Car firms will still be forced to meet strict quotas for selling electric cars despite the ban on sales of new petrol and diesel vehicles being delayed.

From January, just over a fifth of vehicles sold must be electric, with the target expected to hit 80% by 2030.

The government confirmed the policy would remain even though Prime Minister Rishi Sunak announced the petrol and diesel ban would be moved to 2035.

Firms that fail to hit the quotas could be fined £15,000 per car.

Industry insiders said the quotas would be a "stretch" for manufacturers to achieve, adding the delayed ban could make it harder to sell electric cars, while Auto Trader suggested firms might cut prices to boost sales and meet targets.

Prime Minister Rishi Sunak has defended the government's decision to push back the ban, insisting the UK will meet its net zero targets.

But there was some uncertainty whether the change to the ban would affect the quotas for electric sales, before Business Secretary Kemi Badenoch confirmed that the so-called Zero Emissions Vehicle (ZEV) mandate would remain in place.

It is expected the mandate will require car makers to ensure 22% of vehicles sold are electric next year and increase each year after that to reach 80% by 2030.

If a car maker fails to hit the targets, it will either face fines expected to be £15,000 per vehicle, or have to buy a surplus credit from a company that has sold lots of electric vehicles.
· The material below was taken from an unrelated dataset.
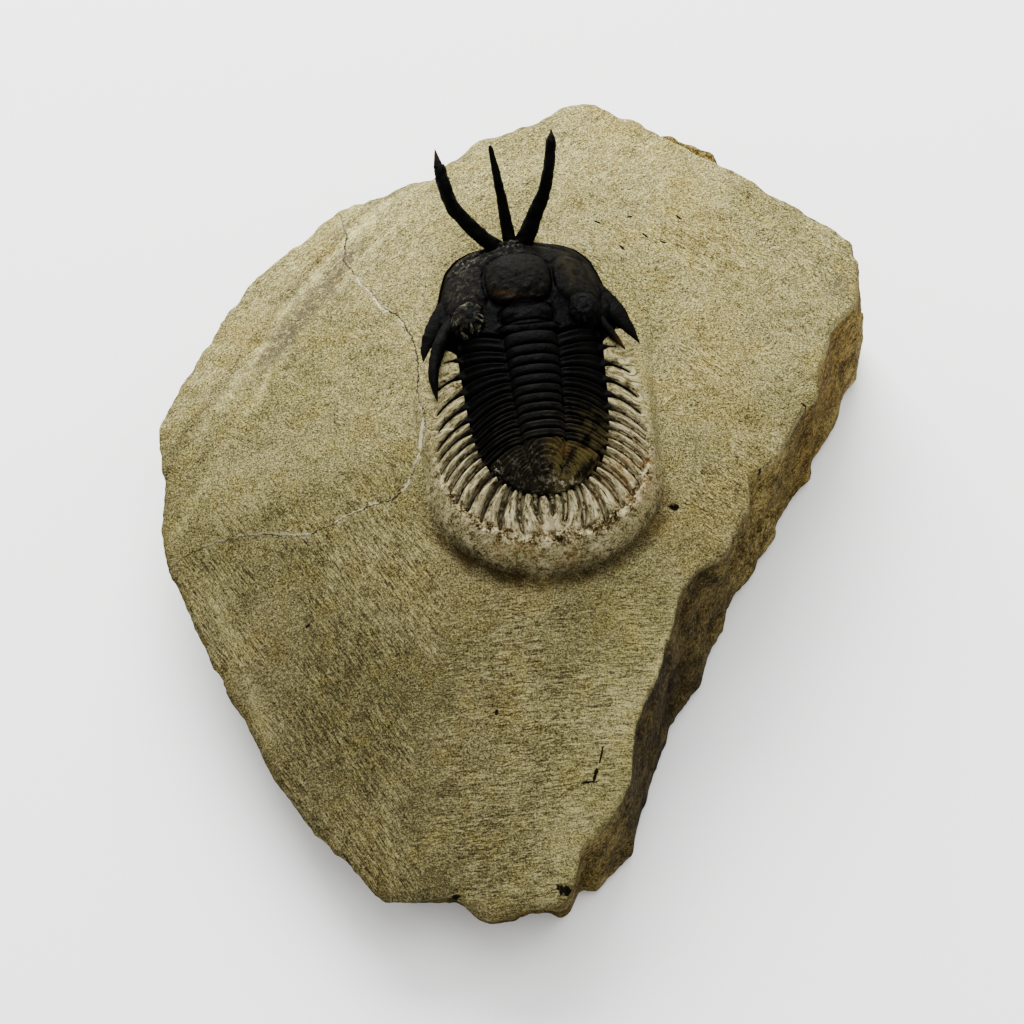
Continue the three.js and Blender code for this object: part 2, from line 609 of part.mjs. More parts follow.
// Outline of the whole body without its spines: head shield, cheek corner, thorax and tail.
function bodyOutline() {
  const head = HEAD_HALF.filter(([, y]) => y > HEAD_SIDE_START);
  const thorax = [...BODY_HALF].reverse().filter(([y]) => y < 0).map(([y, half]) => [half, y, 0]);
  return mirrored([...head, ...CHEEK_CORNER, ...thorax, [0, TAIL_END, 0]]);
}

// Height of the rock under the body: the smooth back or head, less the depth of its bed.
function bedHeight(x, y) {
  const back = backHeight(x, y, BED_FALL);
  const underHead = clamp01((y - HEAD_BED_START) / HEAD_BED_LENGTH);
  return back + (Math.min(headArch(x, y), back) - back) * underHead - BED_DEPTH;
}

// The slab: rings round the fossil's middle for bed, step, fan, mound, ground face and sides.
function slab() {
  const body = bodyOutline();
  const fan = mirrored(FAN_HALF);
  const foot = mirrored(FOOT_HALF);
  const columns = cutAngles().map((angle) => slabColumn(angle, body, fan, foot));
  const rings = columns[0].map((_, level) => columns.map((column) => column[level]));
  return shellOfRings(
    new THREE.Vector3(0, 0, bedHeight(0, 0)),
    rings,
    new THREE.Vector3(0, 0, 0),
  );
}

// Angles of the radial cuts: one through each corner of the upper edge, and more in wide gaps.
function cutAngles() {
  const corners = RIM.map(([x, y]) => Math.atan2(y, x)).sort((a, b) => a - b);
  return corners.flatMap((corner, i) => {
    const next = i + 1 < corners.length ? corners[i + 1] : corners[0] + 2 * Math.PI;
    const count = Math.ceil((next - corner) / WIDEST_CUT);
    return Array.from({ length: count }, (_, k) => corner + ((next - corner) * k) / count);
  });
}

// One radial cut through the slab, from the middle of the bed to the middle of the underside.
function slabColumn(angle, body, fan, foot) {
  const at = (reach, height) =>
    new THREE.Vector3(reach * Math.cos(angle), reach * Math.sin(angle), height);
  const edge = reachOf(body, angle).reach + STEP_GAP;
  const fanEnd = reachOf(fan, angle);
  const footEnd = reachOf(foot, angle);
  const rim = reachOf(RIM, angle);
  const inside = (share) => at(edge * share, bedAlong(angle, edge * share));
  const bed = [...BED_SHARES, 1].map(inside);
  const stepTop = stepHeight(angle, edge, fanEnd.height);
  const step = at(edge + STEP_WIDTH, stepTop);
  const shoulder = at(
    (fanEnd.reach + footEnd.reach) / 2,
    footEnd.height + (fanEnd.height - footEnd.height) * SHOULDER_SHARE,
  );
  const ground = GROUND_SHARES.map((share) =>
    at(
      footEnd.reach + (rim.reach - footEnd.reach) * share,
      footEnd.height + (rim.height - footEnd.height) * share ** GROUND_CURVE,
    ),
  );
  const wrapped = THREE.MathUtils.radToDeg(Math.atan2(Math.sin(angle), Math.cos(angle)));
  const base = rim.reach + tableAt(FOOTPRINT_REACH, wrapped);
  const ledge = tableAt(LEDGE_REACH, wrapped);
  const side = ([share, level]) => at(rim.reach + (base - rim.reach) * share, rim.height * level);
  const upper = side(UPPER_SIDE).add(at(ledge, ledge * LEDGE_LIFT));
  return [
    ...bed,
    step,
    at(fanEnd.reach, fanEnd.height),
    shoulder,
    at(footEnd.reach, footEnd.height),
    ...ground,
    at(rim.reach, rim.height),
    upper,
    side(LOWER_SIDE),
    at(base, BASE_HEIGHT),
    at(base - BASE_CHAMFER, 0),
  ];
}

// Height of the bed along one radial cut.
function bedAlong(angle, reach) {
  return bedHeight(reach * Math.cos(angle), reach * Math.sin(angle));
}

// Height of the rock just outside the body: as high as the plates' edges round the thorax
// and tail, and level with the ground face round the head.
function stepHeight(angle, edge, fanHeight) {
  const y = edge * Math.sin(angle);
  if (y > HEAD_SIDE_START) return fanHeight + HEAD_STEP_RISE;
  return Math.max(fanHeight, tableAt(EDGE_HEIGHT, y) - THORAX_STEP_DOWN);
}

function allGrooves() {
  const plates = Array.from({ length: SEGMENTS }, (_, plate) => plate);
  const side = plates.flatMap((plate) => [plateSpine(plate, 1), plateSpine(plate, -1)]);
  const flat = [...side, ...tailSpines()].map(spineGroove);
  return [...flat, ...HEAD_SPINES.map(roundSpineGroove)];
}

function matrixStone() {
  const cut = allGrooves().reduce((rock, groove) => rock.subtract(toSolid(groove)), toSolid(slab()));
  return toGeometry(cut);
}

const limestone = new THREE.MeshStandardMaterial({ color: 0x9a8c66, roughness: 0.9, metalness: 0 });
const blackCalcite = new THREE.MeshStandardMaterial({ color: 0x17140f, roughness: 0.4, metalness: 0 });
const brownCalcite = new THREE.MeshStandardMaterial({ color: 0x2e2717, roughness: 0.45, metalness: 0 });

const fossil = new THREE.Group();

function place(name, geometry, material) {
  const mesh = new THREE.Mesh(geometry, material);
  mesh.name = name;
  fossil.add(mesh);
  return mesh;
}

const matrix = place("matrix", matrixStone(), limestone);
place("cephalon", headShield(), blackCalcite);
for (let plate = 0; plate < SEGMENTS; plate++) {
  const number = String(plate + 1).padStart(2, "0");
  place("thorax_segment_" + number, thoraxPlate(plate), blackCalcite.clone());
}
place("pygidium", tailShield(), brownCalcite);

// The origin goes under the middle of the slab, on the surface that it rests on.
const slabBox = new THREE.Box3().setFromObject(matrix);
const slabMiddle = slabBox.getCenter(new THREE.Vector3());
fossil.position.set(-slabMiddle.x, -slabMiddle.y, -slabBox.min.z);

export default fossil;
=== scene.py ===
import math
from functools import partial
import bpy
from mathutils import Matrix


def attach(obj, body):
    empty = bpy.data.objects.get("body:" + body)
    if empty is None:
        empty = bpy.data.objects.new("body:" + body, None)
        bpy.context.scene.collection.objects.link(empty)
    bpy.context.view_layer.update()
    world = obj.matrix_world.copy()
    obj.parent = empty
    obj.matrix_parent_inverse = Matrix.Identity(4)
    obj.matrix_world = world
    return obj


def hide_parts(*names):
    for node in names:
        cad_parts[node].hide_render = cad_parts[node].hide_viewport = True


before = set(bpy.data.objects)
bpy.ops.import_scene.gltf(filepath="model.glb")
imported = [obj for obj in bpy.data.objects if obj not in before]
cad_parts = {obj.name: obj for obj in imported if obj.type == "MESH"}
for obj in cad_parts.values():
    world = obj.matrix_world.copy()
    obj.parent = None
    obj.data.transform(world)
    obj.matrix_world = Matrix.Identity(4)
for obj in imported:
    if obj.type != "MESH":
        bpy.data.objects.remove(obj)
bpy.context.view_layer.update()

from types import SimpleNamespace

import bpy
import numpy as np
from mathutils import Vector

print("frame loaded with", len(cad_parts), "nodes")

# Every shape below is worked out in millimetres about the middle of the fossil,
# with y from tail to head, and moved into the part's frame when its mesh is made.
fossilMiddle = np.array([0.653, 8.0, 0.0])
metres = 0.001


def readTable(table, x, soften=0.0):
    # rows of [input, output] read on straight lines, averaged over +-soften to round the corners
    rows = np.asarray(table, float)
    if soften == 0:
        return np.interp(x, rows[:, 0], rows[:, 1])
    steps = np.linspace(-1, 1, 9)
    weights = 1.05 - steps**2
    weights /= weights.sum()
    return sum(w * np.interp(x + s * soften, rows[:, 0], rows[:, 1]) for s, w in zip(steps, weights))


def ease(x, low, high):
    # 0 below low, 1 above high, 3t^2 - 2t^3 between
    t = np.clip((x - low) / (high - low), 0, 1)
    return t * t * (3 - 2 * t)


def bell(x, width):
    # exp(-(x / width)^2)
    return np.exp(-((x / width) ** 2))


latticeValues = np.random.default_rng(11).uniform(-1, 1, (64, 64, 64))


def lattice(x, y, z, size, seed=0):
    # random values on a cubic lattice of that size in mm, blended between its corners by 3t^2 - 2t^3
    p = [np.asarray(v) / size + seed * 7.31 + k * 3.17 for k, v in enumerate((x, y, z))]
    cell = [np.floor(v).astype(int) for v in p]
    part = [v - c for v, c in zip(p, cell)]
    part = [f * f * (3 - 2 * f) for f in part]
    total = 0
    for corner in range(8):
        pick = [(corner >> k) & 1 for k in range(3)]
        weight = 1
        for f, up in zip(part, pick):
            weight = weight * (f if up else 1 - f)
        total = total + weight * latticeValues[tuple((c + up) % 64 for c, up in zip(cell, pick))]
    return total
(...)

However, a firm could claim back penalties if it surpasses the quota in future.

One large manufacturer told the BBC that forcing firms to hit the target on electric vehicle sales, while pushing back the ban on new petrol and diesel cars, would make it harder for firms to sell the electric ones.

Ian Plummer, commercial director of online car selling site Auto Trader, said the quota on firms for electric car sales would be a "stretch for the majority of manufactures to achieve" in its current form.
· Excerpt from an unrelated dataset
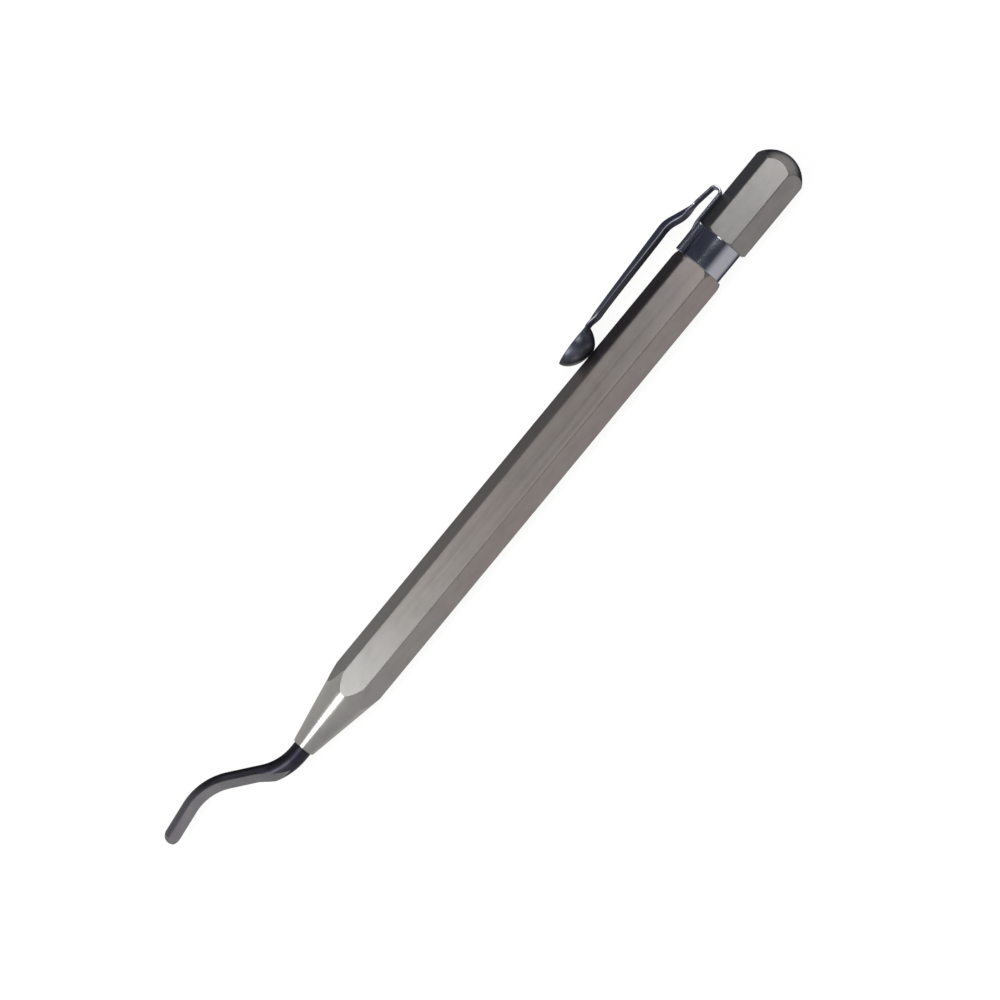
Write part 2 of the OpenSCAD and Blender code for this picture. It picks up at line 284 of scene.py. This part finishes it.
def satin_aluminium(name, hold, painted_shade_factor):
    """Drawn hexagonal bar, clear anodised: faint lengthwise lines, and turned rings on its ends.

    Its colour is warmer by a share that rises from 0 near the nose to hold further back, and
    the last argument scales the whole piece's colour: a factor below 1 is painted shade.
    """
    look = Shading(name, Metallic=1.0)
    place = look.split(look.place)
    normal = look.split(look.add("ShaderNodeNewGeometry").outputs["Normal"])
    turned = look.rescale(look.math("ABSOLUTE", normal["X"]), 0.05, 0.12, 0.0, 1.0)

    drawn = look.noise(900, 3, 0.7, (0.012, 1, 1))
    rings = look.noise(2600, 2, 0.5, (1, 0.01, 0.01))
    grain = look.mix(turned, drawn, rings)
    speckle = look.noise(2400, 5, 0.7)
    mottle = look.noise(420, 5, 0.7, (0.7, 1, 1))
    patches = look.noise(90, 4, 0.65, (0.6, 1, 1))

    cool, warm = (look.ramp(patches, (0.32, tint[0]), (0.50, tint[1]), (0.68, tint[2]))
                  for tint in (COOL, WARM))
    colour = look.mix(look.rescale(place["X"], -32 * MM, -4 * MM, 0.0, hold), cool, warm)
    # random mottle, times the factor that paints shade over the whole piece
    mottle_and_painted_shade = look.rescale(mottle, 0.3, 0.7, 0.90 * painted_shade_factor, 1.06 * painted_shade_factor)
    streaks = look.rescale(grain, 0.25, 0.75, 0.95, 1.04)
    shade = look.math("MULTIPLY", mottle_and_painted_shade, streaks)
    colour = look.mix(1.0, colour, look.ramp(shade, (0.0, 0.0), (1.0, 1.0)), "MULTIPLY")
    look.set("Base Color", colour)
    drawn_rough = look.rescale(grain, 0.3, 0.7, 0.31, 0.39)
    turned_rough = look.rescale(grain, 0.3, 0.7, 0.20, 0.27)
    look.set("Roughness", look.mix(turned, drawn_rough, turned_rough))
    fine = look.bump(speckle, 0.004 * MM, 0.6)
    look.set("Normal", look.bump(grain, 0.010 * MM, 0.6, fine))
    return look.material


def plated_steel():
    """Nickel-plated spring steel: nearly a mirror, with faint handling haze."""
    look = Shading("plated_steel", Metallic=1.0, Base_Color=(0.60, 0.61, 0.68, 1))
    haze = look.noise(300, 5, 0.65)
    rolled = look.noise(1500, 2, 0.6, (0.03, 1, 1))
    look.set("Roughness", look.rescale(haze, 0.3, 0.75, 0.12, 0.22))
    look.set("Normal", look.bump(rolled, 0.001 * MM, 0.4, look.bump(haze, 0.001 * MM, 0.4)))
    return look.material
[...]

He said to meet targets "some manufacturers are likely to use price reductions as a lever" to attract drivers to buy electric.
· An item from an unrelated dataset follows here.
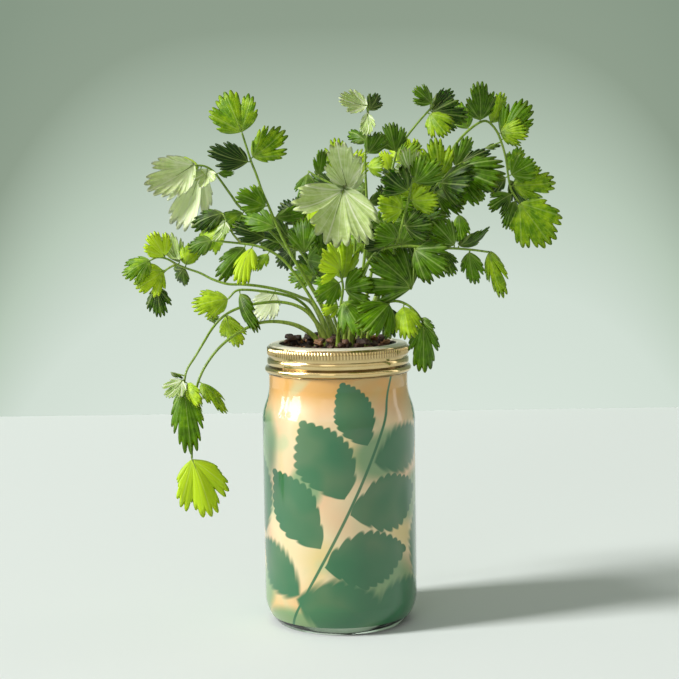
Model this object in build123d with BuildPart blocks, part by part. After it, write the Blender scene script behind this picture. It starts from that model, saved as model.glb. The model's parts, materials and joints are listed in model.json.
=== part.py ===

"It's likely price will need to play a big part in this," he added.

"Electric vehicles carry a hefty price premium, so if prices come down, they'll suddenly become a far more attractive proposition for a greater pool of car buyers."

According to Auto Trader, the average price of a new electric vehicle is 39% more expensive than a petrol or diesel equivalent.

Prices for second-hand electric cars are almost double (£31,946) on average compared to used petrol (£16,332) and diesel (£16,233) cars, and electric prices in the second-hand market are increasing as demand rises.

Motor industry analyst Philip Nothard, insight and strategy director at Cox Automotive, told the BBC the target for electric car sales was "arguably a greater influence" on the market than delaying the ban on new internal combustion engine vehicles.

He added that because many carmakers were already committed to hybrid and electric-only ranges based on the government's previous 2030 policy, greener vehicles might be more attractive to buyers in terms of price because consumers would eventually face a "limited choice" of new petrol and diesel cars, causing the prices of those vehicles to rise.

The targets for electric car sales mean only a maximum of 20% or less of new cars sold by 2030 can be petrol or diesel, with some of those likely to be hybrids.

Car manufacturers have given mixed responses to the decision pushing the ban on new petrol and diesel car sales back from 2030 to 2035. Ford said the move undermined its electric car investment plans, but Toyota welcomed the announcement, saying the delay was "pragmatic".

Motor industry sources said the impact of the ban being delayed was expected to be limited.

Mike Hawes, chief executive of the Society of Motor Manufacturers and Traders (SMMT), said the regulations compelling increased sales of electric vehicles "remains the single most important mechanism to deliver the UK's net zero commitment", rather than the ban on new cars with petrol and diesel engines being changed.

He said consumers needed to be encouraged to make the switch, which would "require a package of incentives for private buyers that complements those on offer to businesses, as well as measures to accelerate the rollout of charge points".

What's the policy now?

Prior to Mr Sunak announcing a shift in policy, the government had planned to ban the sale of new, pure petrol and diesel vehicles by 2030. Now, it will begin in 2035.

By phasing out fossil fuel-powered vehicle sales, it aims to accelerate the transition to electric and achieve net zero by 2050. Net zero is when a country's net carbon emissions are cut to zero, and is seen as vital to tackling climate change.

Under the ban, from 2035 only electric battery-powered cars and other zero-emission vehicles will be able to be bought new. However, most people will not be affected by the ban immediately, as the majority of drivers buy vehicles second hand and only sales of new petrol and diesel models would be affected - not existing ones.

The delay in the ban brings the UK into line with the European Union, which is also banning sales of new petrol and diesel cars by 2035.